わが国の認知症高齢者の数は、2025(令和7)年には約700 万人、
65歳以上の高齢者の約5人に1人に達することが見込まれています。
認知症の有病率は年齢とともに高まることが知られており、年齢がリスクになります。
以下、「東京都健康長寿医療センター研究所」の資料を参照にします。
認知症とは、
「何らかの脳の病的変化によって、認知機能が障害され、それによって
日々の生活に支障があらわれた状態」
と定義されています。
最も多いアルツハイマー型認知症は58%
(*他の資料では85才以上ではアルツハイマー型男性67、4% 女性76,5%)
85才以上になるとかなり確立が高くなることが分かります。
音楽療法の実践も分野では最も多く、学会などで学ぶ機会があったことと、
私自身の経験では義母が認知症を患っていたこともあり、
個別性が高いとはいえ、諸々のことがある程度分かっていました。
一人ひとりの症状は異なるので一括りには出来ないのですが、
上記の資料からも認知症にかかり易いのは年齢が高いことがリスクになりますので、
85才以上の高齢者ご本人とご家族の皆様には気がかりな事項になります。
義母の時は薬の管理が自分で難しくなり、趣味だった俳句も徐々に作るのが
おっくうになってきた様子があり、最終的には物盗れ妄想が出現してきたことで
つじつまが合わなくなり、一緒に診察に行きました。
今思えば、診察に行く数年前から認知症を患っていたことが理解できます。
義母の経験をしてきて、高齢である母親のMCIの兆候を気にとめしながら、
電話や来奈した時の会話などの様子を見守るとともに
何らかの症状があれば早めに診察に行こうと考えていました。
長距離ですぐに会えないので、電話ではゆっくりと長く話し合えるように心がけました。
特に懐かしい昔話になると、私も共有している内容があり、お互いに場所や対象者の
名前などを言い合いながら、回想する時間になります。
家電にかけて来るときには母との約束がありました。
留守電になってもきちんと名乗って何でも良いから少し話してね、と。
「アッ、私です。
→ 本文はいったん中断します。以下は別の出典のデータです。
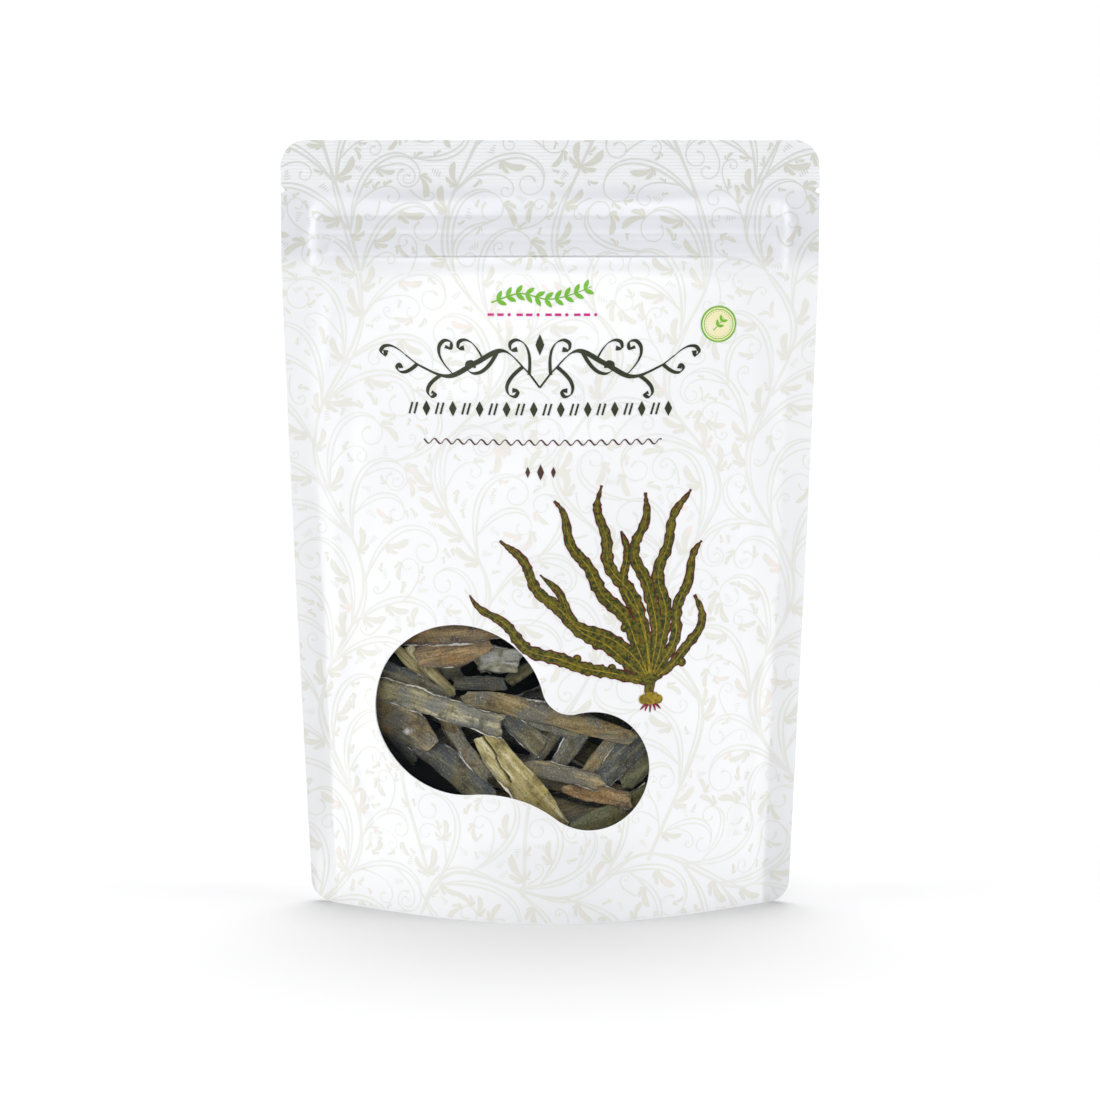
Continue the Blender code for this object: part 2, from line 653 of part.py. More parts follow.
def random_strip(draw):
    """A strap somewhere in the belly, mostly sloping down to the right, waved and curled by drying."""
    length = draw.uniform(*RULE_LENGTH)
    middle_x = draw.gauss(*RULE_MIDDLE_X)
    middle_z = draw.uniform(*RULE_MIDDLE_HEIGHT)
    slope = math.radians(draw.gauss(*RULE_SLOPE))
    reach_x = length / 2 * math.cos(slope)
    reach_z = length / 2 * math.sin(slope)
    return Strip(
        (middle_x - reach_x, middle_z - reach_z),
        (middle_x + reach_x, middle_z + reach_z),
        draw.uniform(*RULE_WIDTH),
        draw.uniform(*RULE_BOW),
        draw.choice(("brown", "dark", "dark", "olive")),
        roll=draw.uniform(*RULE_ROLL),
        twist=draw.uniform(*RULE_TWIST),
        wave=draw.uniform(*RULE_WAVE),
        cup=draw.choice((-1, 1)) * draw.uniform(*RULE_CUP),
        taper=(draw.uniform(*RULE_TAPER), draw.uniform(*RULE_TAPER)),
    )


def best_random_strip(heap, draw):
    """Of a few random straps that fit, the one that lies furthest forward, which fills the hollows first."""
    found = []
    while len(found) < TRIES_FOR_EACH:
        strip = random_strip(draw)
        stations, line, _ = laid(heap, strip)
        if not fits(heap, strip, stations, line):
            continue
        places, _, _ = strip_path(strip, stations)
        i, j = heap.cells(places[:, 0], places[:, 1])
        found.append(((line - heap.front[i, j]).mean(), strip))
    return min(found, key=lambda pair: pair[0])[1]


def seaweed(finishes):
    """The straps that show in the window, laid by hand, and those behind and round them, laid by rule."""
    heap = Heap()
    draw = random.Random(RULE_SEED)
    for number in range(len(WINDOW_STRIPS) + RULE_STRIPS):
        if number < len(WINDOW_STRIPS):
            strip = WINDOW_STRIPS[number]
        else:
            strip = best_random_strip(heap, draw)
        stations, line, length = settle(heap, strip)
        strip_solid(f"strap_{number + 1:02d}", strip, stations, line, length, finishes[strip.colour])


def main():
    clear_scene()
    printed = material("printed_film", (0.86, 0.86, 0.87), 0.42)
    clear = material("clear_film", (0.95, 0.96, 0.97), 0.08, alpha=0.25)
    zip_plastic = material("zip_plastic", (0.88, 0.89, 0.9), 0.3)
    finishes = {
        "brown": material("dried_brown", (0.085, 0.058, 0.032), 0.62),
        "olive": material("dried_olive", (0.16, 0.13, 0.055), 0.6),
        "dark": material("dried_dark", (0.035, 0.034, 0.033), 0.66),
        "pale": material("dried_pale", (0.3, 0.3, 0.24), 0.7),
    }
    wall_panel("front_panel", -1, printed, window=True)
    wall_panel("back_panel", 1, printed, window=False)
    window_film(clear)
    base_gusset(printed)
    press_to_close_zip(zip_plastic)
    seaweed(finishes)


main()
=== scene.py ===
# %% [markdown]
# A stand-up pouch of dried sea spaghetti, dressed for its portrait.
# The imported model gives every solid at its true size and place, in metres, with the front facing -Y.
# This lesson gives each solid its real surface: a satin printed film that creases where it is sealed,
# a clear window, and leathery dried straps with salt on them.

# %% Load the frame
import json
import math
import random

import bmesh
import bpy
import numpy as np
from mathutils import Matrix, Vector


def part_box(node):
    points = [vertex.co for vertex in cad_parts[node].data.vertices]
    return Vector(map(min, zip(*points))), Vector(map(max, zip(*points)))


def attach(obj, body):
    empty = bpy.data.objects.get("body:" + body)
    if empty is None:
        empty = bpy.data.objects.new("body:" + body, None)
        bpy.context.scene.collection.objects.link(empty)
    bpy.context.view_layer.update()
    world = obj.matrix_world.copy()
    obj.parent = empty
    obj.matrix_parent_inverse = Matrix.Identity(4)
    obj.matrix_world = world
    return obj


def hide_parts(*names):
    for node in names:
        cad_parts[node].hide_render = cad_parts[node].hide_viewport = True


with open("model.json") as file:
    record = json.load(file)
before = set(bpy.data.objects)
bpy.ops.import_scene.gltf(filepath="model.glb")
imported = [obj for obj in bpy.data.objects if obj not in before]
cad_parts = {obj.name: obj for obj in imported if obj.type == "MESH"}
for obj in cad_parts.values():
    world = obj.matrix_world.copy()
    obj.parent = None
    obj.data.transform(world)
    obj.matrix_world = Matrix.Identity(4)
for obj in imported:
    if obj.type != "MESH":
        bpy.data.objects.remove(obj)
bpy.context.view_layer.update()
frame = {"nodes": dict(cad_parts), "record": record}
MM = 0.001


# %% Put a piece in the scene
def meshed(made, name):
    """The mesh of a finished bmesh."""
    mesh = bpy.data.meshes.new(name)
    made.to_mesh(mesh)
    made.free()
    return mesh


def placed(name, data):
    """A new object at the scene's origin."""
    piece = bpy.data.objects.new(name, data)
    bpy.context.scene.collection.objects.link(piece)
    return piece


# %% [markdown]
# The camera stands 1.5 m in front and looks down by 9.5 degrees, as the photograph does: the straight bottom
# seal shows as an arc, and that arc's depth gives the angle. A long lens keeps the sides nearly parallel.

# %% Place the camera
CAMERA_DISTANCE = 1.5
CAMERA_ELEVATION = math.radians(9.5)
CAMERA_TARGET = Vector((0, 0, 0.1086))
CAMERA_LENS = 163.3
SENSOR_WIDTH = 36

camera_data = bpy.data.cameras.new("camera")
camera_data.lens = CAMERA_LENS
camera_data.sensor_width = SENSOR_WIDTH
camera = placed("camera", camera_data)
toward_camera = Vector((0, -math.cos(CAMERA_ELEVATION), math.sin(CAMERA_ELEVATION)))
camera.location = CAMERA_TARGET + toward_camera * CAMERA_DISTANCE
camera.rotation_euler = (-toward_camera).to_track_quat("-Z", "Y").to_euler()
bpy.context.scene.camera = camera
print("camera at", [round(value, 3) for value in camera.location])

# %% [markdown]
# A pouch is made of flat film, so every place on it has a flat address: how far across from the middle line,
# and how high. The filled pouch bows that flat sheet into a half cosine between its side seals, without
# stretching it, so the seals draw in as the belly grows. The next two cells give the bowed place of any flat
# address. They work on whole arrays, because a fine sheet has tens of thousands of points.

# %% The bag's driving sizes
BAG_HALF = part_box("front_panel")[1].x
BAG_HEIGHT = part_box("front_panel")[1].z
SIDE_SEAL = 8 * MM
FLAT = BAG_HALF - SIDE_SEAL
FILM = 0.5 * MM
LAYER_GAP = 0.3 * MM
BASE_HALF_DEPTH = 28 * MM
CLOSED_HEIGHT = 197 * MM
BULGE_POWER = 1.2
CLOSING_POWER = 0.6
# A half cosine's arc is longer than its chord by about this share of (depth / half chord) squared
COSINE_ARC = math.pi**2 / 16
BOW_ROUNDS = 5
ZIP_HEIGHT = 203.4 * MM
ZIP_ROOM = 1.75 * MM
ZIP_WALL_HALF_HEIGHT = 6.6 * MM
ZIP_WALL_SLOPE = 5 * MM
ZIP_END_SLOPE = 4 * MM
TOP_SEAL_LOW = 219 * MM
FRONT, BACK = -1, 1
print("film from seal to seal:", round(2 * FLAT / MM), "mm")


# %% Bow the flat film
def smooth(values):
    """An S-curve from 0 to 1."""
    values = np.clip(values, 0, 1)
    return values * values * (3 - 2 * values)


def half_depth(height):
    """How far the filled belly stands out from the pouch's middle plane."""
    share = np.clip(height / CLOSED_HEIGHT, 0, 1)
    return BASE_HALF_DEPTH * (1 - share**BULGE_POWER) ** CLOSING_POWER


def half_chord(height):
    """Half the way between the side seals."""
    return (FLAT + np.sqrt(FLAT**2 - 4 * COSINE_ARC * half_depth(height) ** 2)) / 2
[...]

留守ですか?またかけますね」と話していました。
途中で電話に出られる時は私が出て、続けて話すことにしていました。
最後に入院するまできちんと留守電に入れることは出来ていました。
会話の中で、
「今日はびっくりしたわよ~。コンビニで〇〇さんと会って、「〇〇さんやね~
久し振りね~。元気にされてた~?」って声かけたのよ」
「今日ね、懐かしい映画を思い出したのよ。主題歌を知ってるかと思って」
「今日のデイサービスで奈良のお寺さんのことを話して、ビデオも見せてもらったのよ」
どこへ行って、誰と会って、その時の会話の具体的な内容と感情が入った声の張りは
90才を過ぎているとは思えませんでした。
会話から軽度認知症の早期発見につながることがあると言われています
認知症の一歩手前の状態とされる軽度認知障害(MCI:Mild Cognitive Impairment)。
早期に発見し適切な対策をとれば、MCIを改善したり、
認知症の発症を予防できる可能性があると言われています。
「厚生労働省 生活習慣病予防のための健康情報サイト」 参照
軽度認知症とは
物忘れが主たる症状だが、日常生活への影響はほとんどなく、認知症とは診断できない状態。
軽度認知障害は正常と認知症の中間ともいえる状態です。その定義は、下記の通りです。
〇年齢や教育レベルの影響のみでは説明できない記憶障害が存在する。
〇本人または家族による物忘れの訴えがある。
〇全般的な認知機能は正常範囲である。
〇日常生活動作は自立している。
〇認知症ではない。
すなわち、記憶力に障害があって物忘れの自覚があるが、記憶力の低下以外に
明らかな認知機能の障害がみられず、日常生活への影響はないかあっても
軽度のものである場合です。しかし、軽度認知障害の人は年間で10~15%が
認知症に移行するとされており、認知症の前段階と考えられています。
Eizaiの「相談℮-65.net (そうだんイーローゴ.ネット)」も大変分かりやすく
丁寧に説明してありますので、ご参照ください。